How many close friends should an adult have?

There is no universal number. Many adults feel socially healthy with two to five close friends, plus a wider network of casual and activity-based connections. Quality matters more than size. If you have a few people who are reciprocal, emotionally safe, and present in real life, your circle may be stronger than someone with a huge but shallow network.

What if I move cities often as a digital nomad?

Build a two-layer system. Keep long-distance anchors through calls, voice notes, and planned visits. Then create local connection rituals in each city: coworking lunches, running clubs, creative meetups, or curated small group gatherings. Digital nomad friendships grow faster when you combine consistency with offline socializing.

Can apps help build real friendships?

Yes, if the app is designed to move people offline and reduce shallow matching. The problem is not technology itself. The problem is endless browsing without shared context. Platforms like The Weekend Club work best when they use AI to curate better tables, then let human conversation do the real work.

The Takeaway: Measure What Makes You Feel Connected

Friend circle quality is not about becoming strategic in a cold way. It is about noticing what your body, mind, and calendar already know. Some people make you feel safe, energized, and more honest. Some plans create real belonging. Others only create social noise.
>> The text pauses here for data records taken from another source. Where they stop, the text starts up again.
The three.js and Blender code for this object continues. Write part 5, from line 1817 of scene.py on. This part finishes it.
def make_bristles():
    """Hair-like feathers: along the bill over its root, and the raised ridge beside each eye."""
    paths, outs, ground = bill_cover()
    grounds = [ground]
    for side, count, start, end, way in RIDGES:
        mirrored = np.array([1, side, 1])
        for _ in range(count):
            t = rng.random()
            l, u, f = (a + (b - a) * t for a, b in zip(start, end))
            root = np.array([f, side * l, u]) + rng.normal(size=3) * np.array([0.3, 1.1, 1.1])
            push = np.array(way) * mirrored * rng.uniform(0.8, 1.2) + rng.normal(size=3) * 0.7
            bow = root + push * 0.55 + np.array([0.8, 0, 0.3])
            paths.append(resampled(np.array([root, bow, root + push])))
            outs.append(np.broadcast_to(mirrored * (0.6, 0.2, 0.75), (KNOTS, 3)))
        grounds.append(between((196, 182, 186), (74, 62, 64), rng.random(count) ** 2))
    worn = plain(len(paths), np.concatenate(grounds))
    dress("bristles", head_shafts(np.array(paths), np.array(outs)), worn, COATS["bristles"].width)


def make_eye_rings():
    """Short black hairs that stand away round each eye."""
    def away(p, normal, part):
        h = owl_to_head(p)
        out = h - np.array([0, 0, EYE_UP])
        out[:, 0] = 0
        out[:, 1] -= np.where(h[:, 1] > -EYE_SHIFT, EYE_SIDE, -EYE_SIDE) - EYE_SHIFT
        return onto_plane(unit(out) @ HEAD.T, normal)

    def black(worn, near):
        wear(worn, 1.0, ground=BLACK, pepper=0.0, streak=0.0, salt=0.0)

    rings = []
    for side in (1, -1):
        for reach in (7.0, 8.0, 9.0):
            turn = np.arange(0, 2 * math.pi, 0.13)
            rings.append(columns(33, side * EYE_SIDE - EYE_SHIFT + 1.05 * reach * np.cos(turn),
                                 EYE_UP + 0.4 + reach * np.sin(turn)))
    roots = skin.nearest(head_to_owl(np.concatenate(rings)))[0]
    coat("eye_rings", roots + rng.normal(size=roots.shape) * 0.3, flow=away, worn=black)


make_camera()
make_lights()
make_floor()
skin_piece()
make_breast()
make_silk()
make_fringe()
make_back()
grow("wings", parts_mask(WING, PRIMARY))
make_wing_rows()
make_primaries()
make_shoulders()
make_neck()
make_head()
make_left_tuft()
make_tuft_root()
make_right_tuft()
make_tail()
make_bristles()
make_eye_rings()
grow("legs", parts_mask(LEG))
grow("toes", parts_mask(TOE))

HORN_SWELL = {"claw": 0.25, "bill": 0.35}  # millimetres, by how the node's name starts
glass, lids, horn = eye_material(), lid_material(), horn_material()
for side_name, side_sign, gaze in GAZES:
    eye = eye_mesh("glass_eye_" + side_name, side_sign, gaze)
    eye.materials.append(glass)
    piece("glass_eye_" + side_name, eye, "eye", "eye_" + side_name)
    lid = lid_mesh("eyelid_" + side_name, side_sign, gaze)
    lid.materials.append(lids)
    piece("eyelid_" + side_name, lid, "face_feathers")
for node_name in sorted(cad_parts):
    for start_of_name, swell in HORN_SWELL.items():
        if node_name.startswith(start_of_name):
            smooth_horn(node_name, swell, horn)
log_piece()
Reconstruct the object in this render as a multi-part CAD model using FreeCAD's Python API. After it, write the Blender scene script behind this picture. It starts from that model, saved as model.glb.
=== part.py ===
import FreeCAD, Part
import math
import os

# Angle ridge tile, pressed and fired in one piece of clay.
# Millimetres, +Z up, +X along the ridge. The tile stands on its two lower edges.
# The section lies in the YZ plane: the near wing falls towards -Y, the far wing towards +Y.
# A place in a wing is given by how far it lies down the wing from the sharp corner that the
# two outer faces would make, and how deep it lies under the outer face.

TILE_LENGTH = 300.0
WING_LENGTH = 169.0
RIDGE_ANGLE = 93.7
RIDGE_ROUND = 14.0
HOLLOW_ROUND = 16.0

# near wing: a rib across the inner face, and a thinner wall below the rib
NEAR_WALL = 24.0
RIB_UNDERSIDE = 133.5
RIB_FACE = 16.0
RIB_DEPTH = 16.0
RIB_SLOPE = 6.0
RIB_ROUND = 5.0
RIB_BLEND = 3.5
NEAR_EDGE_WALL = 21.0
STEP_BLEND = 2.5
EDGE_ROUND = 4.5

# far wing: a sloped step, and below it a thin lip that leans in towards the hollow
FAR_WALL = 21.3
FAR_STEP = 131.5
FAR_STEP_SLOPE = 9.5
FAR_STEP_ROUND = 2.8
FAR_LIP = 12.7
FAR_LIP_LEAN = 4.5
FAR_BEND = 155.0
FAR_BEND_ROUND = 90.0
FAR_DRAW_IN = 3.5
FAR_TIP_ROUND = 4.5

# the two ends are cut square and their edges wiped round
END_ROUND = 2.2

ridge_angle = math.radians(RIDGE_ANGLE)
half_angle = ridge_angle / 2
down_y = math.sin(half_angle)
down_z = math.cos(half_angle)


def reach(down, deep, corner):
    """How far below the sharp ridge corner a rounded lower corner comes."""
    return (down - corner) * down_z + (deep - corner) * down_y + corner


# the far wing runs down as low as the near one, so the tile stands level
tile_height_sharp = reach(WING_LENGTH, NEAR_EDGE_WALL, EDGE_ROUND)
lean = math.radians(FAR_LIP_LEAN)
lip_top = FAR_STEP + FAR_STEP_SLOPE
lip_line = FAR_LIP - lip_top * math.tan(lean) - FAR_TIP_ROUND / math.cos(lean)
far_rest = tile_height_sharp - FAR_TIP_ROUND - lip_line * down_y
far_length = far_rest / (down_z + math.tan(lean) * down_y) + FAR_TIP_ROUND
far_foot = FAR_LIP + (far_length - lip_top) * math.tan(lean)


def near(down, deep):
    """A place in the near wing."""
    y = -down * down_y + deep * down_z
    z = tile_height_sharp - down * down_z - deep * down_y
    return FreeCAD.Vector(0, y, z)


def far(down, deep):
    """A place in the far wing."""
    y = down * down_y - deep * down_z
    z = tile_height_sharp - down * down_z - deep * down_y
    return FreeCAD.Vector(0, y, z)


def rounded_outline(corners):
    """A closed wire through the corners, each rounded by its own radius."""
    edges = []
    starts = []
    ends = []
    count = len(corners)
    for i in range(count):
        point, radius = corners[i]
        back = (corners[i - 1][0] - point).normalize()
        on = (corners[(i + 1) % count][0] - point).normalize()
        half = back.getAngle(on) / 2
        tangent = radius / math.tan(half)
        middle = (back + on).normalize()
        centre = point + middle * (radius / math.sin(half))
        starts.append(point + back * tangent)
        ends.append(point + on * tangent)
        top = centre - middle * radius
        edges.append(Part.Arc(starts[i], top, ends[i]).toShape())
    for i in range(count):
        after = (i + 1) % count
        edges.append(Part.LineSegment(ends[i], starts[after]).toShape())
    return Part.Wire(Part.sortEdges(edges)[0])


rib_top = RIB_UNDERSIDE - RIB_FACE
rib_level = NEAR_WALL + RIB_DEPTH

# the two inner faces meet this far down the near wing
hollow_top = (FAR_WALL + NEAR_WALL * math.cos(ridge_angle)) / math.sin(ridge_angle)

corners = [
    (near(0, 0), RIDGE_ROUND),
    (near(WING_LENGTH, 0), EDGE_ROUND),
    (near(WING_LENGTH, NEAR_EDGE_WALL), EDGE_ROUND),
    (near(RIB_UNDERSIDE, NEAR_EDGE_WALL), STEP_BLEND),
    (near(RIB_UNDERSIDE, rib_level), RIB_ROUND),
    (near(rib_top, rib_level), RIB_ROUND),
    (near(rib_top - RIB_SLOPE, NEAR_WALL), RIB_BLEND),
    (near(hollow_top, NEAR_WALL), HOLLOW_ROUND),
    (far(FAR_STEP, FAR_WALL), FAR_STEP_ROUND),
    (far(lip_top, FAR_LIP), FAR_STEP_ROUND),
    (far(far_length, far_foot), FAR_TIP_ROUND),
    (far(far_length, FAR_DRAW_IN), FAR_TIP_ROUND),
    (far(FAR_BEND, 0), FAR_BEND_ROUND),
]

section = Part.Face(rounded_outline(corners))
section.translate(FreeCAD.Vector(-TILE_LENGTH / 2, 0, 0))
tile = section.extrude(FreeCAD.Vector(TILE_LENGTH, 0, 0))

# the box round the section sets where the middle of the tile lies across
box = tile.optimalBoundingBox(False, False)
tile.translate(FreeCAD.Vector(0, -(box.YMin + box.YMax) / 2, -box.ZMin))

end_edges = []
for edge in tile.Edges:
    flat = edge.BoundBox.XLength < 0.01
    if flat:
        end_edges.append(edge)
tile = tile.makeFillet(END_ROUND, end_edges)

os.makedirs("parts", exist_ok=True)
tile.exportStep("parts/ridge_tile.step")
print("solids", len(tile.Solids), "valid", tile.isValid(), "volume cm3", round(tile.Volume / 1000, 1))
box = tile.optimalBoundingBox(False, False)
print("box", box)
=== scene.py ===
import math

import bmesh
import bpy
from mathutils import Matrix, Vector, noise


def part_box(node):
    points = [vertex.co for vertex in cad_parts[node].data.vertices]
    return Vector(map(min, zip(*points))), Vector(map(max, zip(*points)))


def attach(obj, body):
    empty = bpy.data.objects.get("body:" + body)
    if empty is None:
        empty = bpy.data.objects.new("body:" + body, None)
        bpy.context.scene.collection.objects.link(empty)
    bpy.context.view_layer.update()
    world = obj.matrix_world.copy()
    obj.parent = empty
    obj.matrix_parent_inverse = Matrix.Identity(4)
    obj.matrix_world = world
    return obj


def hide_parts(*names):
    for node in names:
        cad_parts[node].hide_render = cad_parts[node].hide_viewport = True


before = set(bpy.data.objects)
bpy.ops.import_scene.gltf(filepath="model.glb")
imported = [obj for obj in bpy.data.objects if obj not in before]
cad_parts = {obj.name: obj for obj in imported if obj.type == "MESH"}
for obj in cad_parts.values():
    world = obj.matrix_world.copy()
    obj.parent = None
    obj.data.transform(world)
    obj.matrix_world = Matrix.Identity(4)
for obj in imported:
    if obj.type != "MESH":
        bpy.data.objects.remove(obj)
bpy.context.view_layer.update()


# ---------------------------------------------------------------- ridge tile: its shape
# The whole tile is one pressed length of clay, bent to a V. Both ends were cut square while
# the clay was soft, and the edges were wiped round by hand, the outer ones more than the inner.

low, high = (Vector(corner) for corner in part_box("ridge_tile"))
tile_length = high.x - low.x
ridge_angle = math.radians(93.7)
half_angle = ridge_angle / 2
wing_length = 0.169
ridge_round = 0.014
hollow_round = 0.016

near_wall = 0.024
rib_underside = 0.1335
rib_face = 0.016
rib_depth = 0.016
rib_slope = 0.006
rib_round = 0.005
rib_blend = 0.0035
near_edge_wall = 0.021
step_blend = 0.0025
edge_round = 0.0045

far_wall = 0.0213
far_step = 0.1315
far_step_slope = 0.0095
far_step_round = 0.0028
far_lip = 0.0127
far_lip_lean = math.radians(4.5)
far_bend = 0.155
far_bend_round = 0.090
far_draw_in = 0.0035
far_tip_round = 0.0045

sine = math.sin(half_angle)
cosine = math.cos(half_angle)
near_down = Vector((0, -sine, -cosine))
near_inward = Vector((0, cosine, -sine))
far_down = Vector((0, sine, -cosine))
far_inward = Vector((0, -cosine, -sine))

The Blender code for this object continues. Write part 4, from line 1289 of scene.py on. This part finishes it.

Start with the seven metrics: frequency, reciprocity, emotional support, psychological safety, energy, context range, and growth. Score your current circle lightly. Then make one better invitation, attend one small group gathering, or reach out to one person who has consistently shown up for you.

A healthy social life is built through repeated, low-pressure moments of real presence. For expats, nomads, freelancers, and creatives, that often starts offline: one table, one brunch, one honest conversation, and five people who might become more than names in your phone.